It’s easy to get discouraged when the bad economic news just keeps coming. Inflation persists without any meaningful sign of a letup; the Fed will be forced to raise rates again in its effort to try to rein in runaway prices. The financial markets have taken a beating and continue to get clobbered on a regular basis.
What’s an investor to do? How do you hold hope for your dreams when it takes all you have to refill your gas tank? What will happen when the weather turns?
Economic times are certainly tough. There’s no shortage of dark clouds. Consumers are feeling the pinch of a protracted period of high inflation like we haven’t seen in 40 years. For many people, that means not in this lifetime. Gas prices are down from their peak, which leaves them up about 75 percent over two years ago. That may not feel like much to celebrate.
Dark times indeed.
But all is not lost. We have history on our side and as our guide. We, or those who have traveled these paths before, have gone through similar dark times and flourished. They leave behind the legacy of a trail to follow. We can see what worked in the past and apply those lessons to today.
Always Keep the Long Term in Mind
If there’s a single lesson from the past that applies to the present, it is to keep a long-term perspective. We’ve had runaway inflation before, and then it was gone. We’ve had exorbitant gas prices before, and then they normalized. We’ve faced, at some point in our history, nearly every economic adversity imaginable, and then we didn’t.
Adversity is temporary.
The bad news continues to come until it doesn’t. That’s what the past tells us, that the end of the cycle comes; every time, without fail.
The past also tells us we don’t necessarily get warnings when things are going to turn. We stay in the dark for a while, then we get some light. We don’t know when or from where that light will come, but it does come; it has come, every time.
Start by Selecting Own Investments
We also know that when things turn for the better, we want to be all in. If we sit on the sidelines, we stand to miss the greater part of the opportunity. That’s what we know from history. The initial recovery is often strong. You know that you’re in a recovery phase once you’re in it, not before.
The long-term perspective is to know that though this is unpleasant, it’s not new. There is nothing happening, economically, that hasn’t happened in some similar form before. We still move forward in the same way, taking advantage of the same opportunities, and strive toward our same goals. The basics have not changed.
We cannot predict the bottom of financial markets any more than we can predict the top. Financial markets are not something we can time.
We need to be in the market, not to try to time the financial markets.
In the long term, it’s always time in the market that matters.
That’s not to say there’s nothing we can do. We should review and rebalance our portfolios. We should continue to make systematic contributions, and if possible, increase them. Down financial markets are still a buying opportunity. History tells us that, too.

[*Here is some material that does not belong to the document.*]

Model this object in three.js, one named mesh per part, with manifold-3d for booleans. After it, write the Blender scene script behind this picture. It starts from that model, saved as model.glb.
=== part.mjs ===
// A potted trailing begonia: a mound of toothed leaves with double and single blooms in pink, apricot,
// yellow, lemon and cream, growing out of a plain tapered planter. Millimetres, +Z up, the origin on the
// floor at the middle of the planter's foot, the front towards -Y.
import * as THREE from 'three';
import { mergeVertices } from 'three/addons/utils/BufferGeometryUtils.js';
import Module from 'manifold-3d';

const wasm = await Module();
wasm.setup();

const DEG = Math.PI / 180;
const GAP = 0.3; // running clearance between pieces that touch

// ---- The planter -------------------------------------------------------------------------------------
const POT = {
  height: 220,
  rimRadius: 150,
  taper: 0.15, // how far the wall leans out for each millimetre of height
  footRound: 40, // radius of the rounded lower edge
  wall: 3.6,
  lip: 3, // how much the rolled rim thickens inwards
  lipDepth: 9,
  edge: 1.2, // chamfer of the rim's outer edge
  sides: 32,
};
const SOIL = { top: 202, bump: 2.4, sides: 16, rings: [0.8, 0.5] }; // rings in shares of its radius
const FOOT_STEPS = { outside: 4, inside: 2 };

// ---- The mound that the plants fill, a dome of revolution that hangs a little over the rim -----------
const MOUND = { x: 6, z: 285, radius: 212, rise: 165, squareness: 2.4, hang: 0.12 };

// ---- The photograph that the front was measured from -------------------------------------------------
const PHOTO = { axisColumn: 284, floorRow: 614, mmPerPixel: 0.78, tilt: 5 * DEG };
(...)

We should continue all the basics: reducing debt, building, or maintaining emergency funds, funding college and retirement goals, maintaining and reviewing protection plans. These are all things that serve us in the long term, and the long term doesn’t change because the short term is uncomfortable.
This too shall pass and keeping a long-term perspective will have us best positioned for whatever life next brings our way.